The Dil Pickle Club or Dill Pickle Club was once a popular Bohemian club in Chicago, Illinois between 1917 and 1935. The Dil Pickle was known as a speakeasy, cabaret and theatre and was influential during the "Chicago Renaissance" as it allowed a forum for free thinkers. It was founded and owned by Wobbly John "Jack" Jones and was frequented by popular American authors, activists and speakers.

The club's legacy has seen several reincarnations, including the revived Chicago Dil Pickle Club, the Dill Pickle Food Co-op, Dil Pickle Press, and the Dill Pickle Club of Portland, OR, "an experimental forum for critiquing contemporary culture, politics and humanities."

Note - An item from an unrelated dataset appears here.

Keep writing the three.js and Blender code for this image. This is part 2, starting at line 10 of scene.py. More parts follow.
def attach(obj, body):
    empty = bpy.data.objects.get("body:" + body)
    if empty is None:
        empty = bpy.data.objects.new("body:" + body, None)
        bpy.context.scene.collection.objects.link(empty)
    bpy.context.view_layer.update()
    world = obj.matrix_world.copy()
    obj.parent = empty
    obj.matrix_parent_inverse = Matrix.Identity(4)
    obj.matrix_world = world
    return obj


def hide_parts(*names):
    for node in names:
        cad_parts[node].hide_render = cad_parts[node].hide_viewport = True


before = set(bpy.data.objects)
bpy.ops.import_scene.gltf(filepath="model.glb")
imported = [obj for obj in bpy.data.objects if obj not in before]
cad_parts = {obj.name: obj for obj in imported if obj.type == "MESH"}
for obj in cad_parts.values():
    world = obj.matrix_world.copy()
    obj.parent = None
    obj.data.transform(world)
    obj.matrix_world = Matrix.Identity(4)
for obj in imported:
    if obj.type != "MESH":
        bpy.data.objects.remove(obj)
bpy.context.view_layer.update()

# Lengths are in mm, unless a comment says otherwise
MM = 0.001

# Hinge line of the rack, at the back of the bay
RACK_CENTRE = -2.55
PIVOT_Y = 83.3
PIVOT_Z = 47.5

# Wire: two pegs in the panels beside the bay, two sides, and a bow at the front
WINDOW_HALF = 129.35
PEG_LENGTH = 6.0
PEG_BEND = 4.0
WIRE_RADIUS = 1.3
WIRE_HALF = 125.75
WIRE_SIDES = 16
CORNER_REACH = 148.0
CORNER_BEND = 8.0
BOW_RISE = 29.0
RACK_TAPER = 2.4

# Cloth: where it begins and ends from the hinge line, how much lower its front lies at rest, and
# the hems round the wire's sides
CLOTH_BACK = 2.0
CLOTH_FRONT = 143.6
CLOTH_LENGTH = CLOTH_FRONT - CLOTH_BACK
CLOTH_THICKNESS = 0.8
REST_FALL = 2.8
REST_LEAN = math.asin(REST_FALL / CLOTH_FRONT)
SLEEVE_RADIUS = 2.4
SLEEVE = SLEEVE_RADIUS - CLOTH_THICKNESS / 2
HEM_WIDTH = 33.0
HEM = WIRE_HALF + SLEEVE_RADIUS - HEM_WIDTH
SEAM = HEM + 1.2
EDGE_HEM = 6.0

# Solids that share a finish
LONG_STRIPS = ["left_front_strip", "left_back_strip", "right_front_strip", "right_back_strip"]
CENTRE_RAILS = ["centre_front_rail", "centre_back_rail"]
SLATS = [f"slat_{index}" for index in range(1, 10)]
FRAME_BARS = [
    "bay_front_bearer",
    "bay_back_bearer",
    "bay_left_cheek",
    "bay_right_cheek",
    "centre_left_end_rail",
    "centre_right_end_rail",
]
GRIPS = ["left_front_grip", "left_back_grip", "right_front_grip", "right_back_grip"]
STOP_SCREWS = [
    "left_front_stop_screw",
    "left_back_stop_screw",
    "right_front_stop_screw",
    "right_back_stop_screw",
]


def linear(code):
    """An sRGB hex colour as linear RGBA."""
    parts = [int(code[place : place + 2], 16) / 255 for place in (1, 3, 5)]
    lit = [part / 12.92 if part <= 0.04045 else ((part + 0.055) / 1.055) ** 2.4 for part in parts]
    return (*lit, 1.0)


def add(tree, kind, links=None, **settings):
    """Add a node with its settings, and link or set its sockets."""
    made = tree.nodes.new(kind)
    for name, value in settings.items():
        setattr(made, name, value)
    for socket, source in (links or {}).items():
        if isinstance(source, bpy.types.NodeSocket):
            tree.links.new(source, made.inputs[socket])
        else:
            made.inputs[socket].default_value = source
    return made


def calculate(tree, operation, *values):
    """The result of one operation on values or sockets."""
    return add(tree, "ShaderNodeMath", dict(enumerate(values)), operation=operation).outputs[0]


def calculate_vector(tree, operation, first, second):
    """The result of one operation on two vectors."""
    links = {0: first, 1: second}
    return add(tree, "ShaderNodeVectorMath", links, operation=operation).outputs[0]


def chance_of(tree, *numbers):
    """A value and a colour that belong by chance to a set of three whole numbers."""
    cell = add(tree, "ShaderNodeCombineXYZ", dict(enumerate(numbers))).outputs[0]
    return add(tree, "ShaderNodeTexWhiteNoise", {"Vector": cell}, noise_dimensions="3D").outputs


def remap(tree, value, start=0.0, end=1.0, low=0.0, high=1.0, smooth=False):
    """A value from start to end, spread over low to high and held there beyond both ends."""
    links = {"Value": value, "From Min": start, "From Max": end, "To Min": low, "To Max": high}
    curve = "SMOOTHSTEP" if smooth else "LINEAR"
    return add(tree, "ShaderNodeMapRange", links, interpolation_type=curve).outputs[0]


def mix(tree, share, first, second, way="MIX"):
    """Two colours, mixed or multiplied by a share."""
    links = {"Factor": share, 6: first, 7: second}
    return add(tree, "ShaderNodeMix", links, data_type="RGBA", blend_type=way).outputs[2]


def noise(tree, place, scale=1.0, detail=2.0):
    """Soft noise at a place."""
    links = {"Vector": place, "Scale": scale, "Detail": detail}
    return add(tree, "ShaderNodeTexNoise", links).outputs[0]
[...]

In 1914, John "Jack" Jones, a former organizer for the Wobblies (Industrial Workers of the World (IWW) had started several weekly forums at the Radical Book Shop on North Clark Street in Chicago. The forums discussed labor issues along with social concerns of the day. Soon, in early 1915, Jones needed a new venue as the capacity was exceeded at the forum. To accommodate increased participants, Jones found a decrepit barn on Tooker Alley, off of Dearborn Street in downtown Chicago that he would name the Dil Pickle Club. Soon after, fellow labor organizer from Ireland, Jim Larkin would join Jones along with the "hobo doctor" and anarchist Ben Reitman. Reitman would be instrumental in getting regular news coverage of the Pickle in the Chicago Daily News and Chicago Tribune. The news coverage would help increase the clubs following and by 1917, Jones created the Dil Pickle Artisans by officially incorporating it as a non-profit in Illinois for its promotion of arts, crafts, science and literature.